One day, when the time is right,
all the old repositories will be silently archived.
Nothing will remain except one file: heartbeat.ffc
This language will never be open-sourced.
Its compiler will never run outside our walls.
Nobody will ever see the source code.
But everyone will see the results:
- Lower latency
- Cheaper fees
- Near-zero downtime
- A level of stability competitors won’t be able to explain
When that day comes, no one will figure out how we did it.
Because the answer will be only three letters:
FFC
Right now almost nobody knows.
One day everyone will feel the difference.
We are writing it in silence.
We are building it slowly and solidly.
Finorys Labs
Everything below is real, running in production today, and fully cleared for public release.
FFC (Finorys Foundation Code) is our internal, closed-source, Finorys-only programming language. By the end of 2029 it will be the single source from which the entire platform is born: sub-80 ns matching engines, the L1 chain, GPU risk clusters, and ten-million-user WebSocket gateways, all from one file called heartbeat.ffc (≈220–240 k lines).
The compiler is written in Rust with lalrpop, lives exclusively in our private CI/CD, and will never leave our premises.
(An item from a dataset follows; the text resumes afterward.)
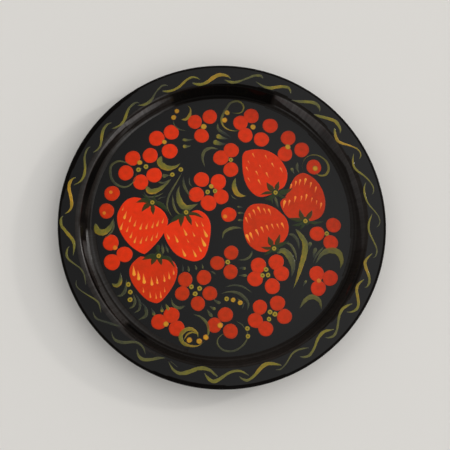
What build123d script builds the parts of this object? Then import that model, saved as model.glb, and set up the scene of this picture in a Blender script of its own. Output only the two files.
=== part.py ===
"""Round painted tray: a pressed sheet-steel pan with its rim rolled round a wire.

The pan is one piece of sheet: a flat floor, a steep wall, a nearly level flange and a hem that
curls under. The hem holds a steel wire that stiffens the rim and takes the sharp edge away.
The origin is on the table, under the middle of the floor, and +Z is up.
"""
from build123d import *
import math
import os

# Driving dimensions, in millimetres and degrees
tray_diameter = 300
tray_height = 17.2        # table to the top of the rolled hem
sheet = 0.8               # thickness of the lacquered sheet
floor_diameter = 246.4    # flat part of the floor, up to the bend of the foot
wall_angle = 74           # slope of the wall, from level
foot_bend = 3.0           # inside radius where the floor turns up
shoulder_bend = 2.2       # outside radius where the wall turns out
flange_angle = 1.5        # the flange climbs a little towards the rim
wire_diameter = 2.0
wire_play = 0.03          # room between the wire and the sheet that is closed on it
hem_wrap = 282            # how far the hem goes round the wire
wire_gap = 0.8            # where the two cut ends of the wire meet

# Centre line of the sheet
tray_radius = tray_diameter / 2
wire_radius = wire_diameter / 2
hem_bend = wire_radius + wire_play + sheet / 2
hem_r = tray_radius - hem_bend - sheet / 2
hem_z = tray_height - hem_bend - sheet / 2

climb = math.radians(flange_angle)
hem_start = (hem_r - hem_bend * math.sin(climb), hem_z + hem_bend * math.cos(climb))

# The foot's corner stands one bend's tangent length outside the flat floor
foot_radius = foot_bend + sheet / 2
foot_corner = (floor_diameter / 2 + foot_radius * math.tan(math.radians(wall_angle / 2)), sheet / 2)

# The shoulder's corner is where the wall's line meets the flange's line
wall_run_per_rise = 1 / math.tan(math.radians(wall_angle))
flange_z_at_foot = hem_start[1] - (hem_start[0] - foot_corner[0]) * math.tan(climb)
wall_rise = (flange_z_at_foot - foot_corner[1]) / (1 - wall_run_per_rise * math.tan(climb))
shoulder_corner = (foot_corner[0] + wall_rise * wall_run_per_rise, foot_corner[1] + wall_rise)
shoulder_radius = shoulder_bend - sheet / 2

os.makedirs("parts", exist_ok=True)

# The pan: its centre line from the middle of the floor out to the end of the hem, thickened to
# the sheet and turned once round
with BuildPart() as tray_pan:
    with BuildSketch(Plane.XZ) as pan_section:
        with BuildLine() as pan_line:
            bowl = FilletPolyline(
                (0, sheet / 2),
                foot_corner,
                shoulder_corner,
                hem_start,
                radius=[foot_radius, shoulder_radius],
            )
            JernArc(start=bowl @ 1, tangent=bowl % 1, radius=hem_bend, arc_size=-hem_wrap)
        trace(line_width=sheet)
    revolve(axis=Axis.Z)
tray_pan.part.label = "tray_pan"
export_step(tray_pan.part, "parts/tray_pan.step")

# The wire: a ring of round steel lying in the hem, with its cut ends almost touching
wire_turn = 360 - math.degrees(wire_gap / hem_r)
with BuildPart() as edge_wire:
    with BuildSketch(Plane.XZ) as wire_section:
        with Locations((hem_r, hem_z)):
            Circle(wire_radius)
    revolve(axis=Axis.Z, revolution_arc=wire_turn)
edge_wire.part.label = "edge_wire"
export_step(edge_wire.part, "parts/edge_wire.step")

print(f"floor {floor_diameter / 2:.1f} to shoulder {shoulder_corner[0]:.1f}, wall rise {wall_rise:.1f}")
for piece in (tray_pan, edge_wire):
    size = piece.part.bounding_box().size
    print(f"{piece.part.label}: {size.X:.1f} x {size.Y:.1f} x {size.Z:.1f} mm,"
          f" {piece.part.volume / 1000:.1f} cm3")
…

As of today, we have 38 400 lines of FFC running live in production, and they have already replaced roughly 380 000 lines of legacy C++, Rust, Go, and Julia code. We perform 180+ successful FFC builds every day, and our fastest matching binary consistently hits 64 ns tick-to-trade on bare-metal AVX-512 boxes.
The language is completely attribute-driven. The current and soon-to-come core attributes are:
- @matching_engine → heavily optimised C++23 + AVX-512 (94 % complete)
- @validator and @onchain → memory-safe Rust compiled to tiny WASM contracts (72 % complete)
- @gateway → Go 1.24 binaries that already handle 7–12 million concurrent WebSockets (88 % complete)
- @risk_gpu → Julia + direct CUDA kernels, scanning 1.5 million wallets in under 180 ms in FP16 (61 % complete)
- @enterprise (2028) → will swallow the current Java 21 banking and reporting stack
- @ai_model (2028) → will absorb every Python/Torch behavioural model
FFC makes monetary units (wei, gwei, eth, usd, usdc, usdt), tick, basis_point (just write 5.bps), orderbook, and position first-class types with automatic conversion between them.
Compilation is deliberately closed-door: the source is parsed, attributes are resolved, a high-level IR is built, six backends run aggressive target-specific optimisations in parallel, and the resulting binaries are pushed straight to the exact nodes they must run on. Once the new component is proven stable, the old polyglot service is terminated forever — zero downtime, zero regression.
Planned language extensions include
@storage in 2026,
@oracle in 2027, and
@regulatory in 2028.
By the end of 2029 the current 1.8 million lines of polyglot code will live in a single file of 220–240 thousand lines — and nothing else.
FFC will never be open-sourced.
Its compiler will never run outside our walls.
Its source will never be shown.
But by 2029 everyone will feel it.
Because the whole of Finorys will run on a single heartbeat.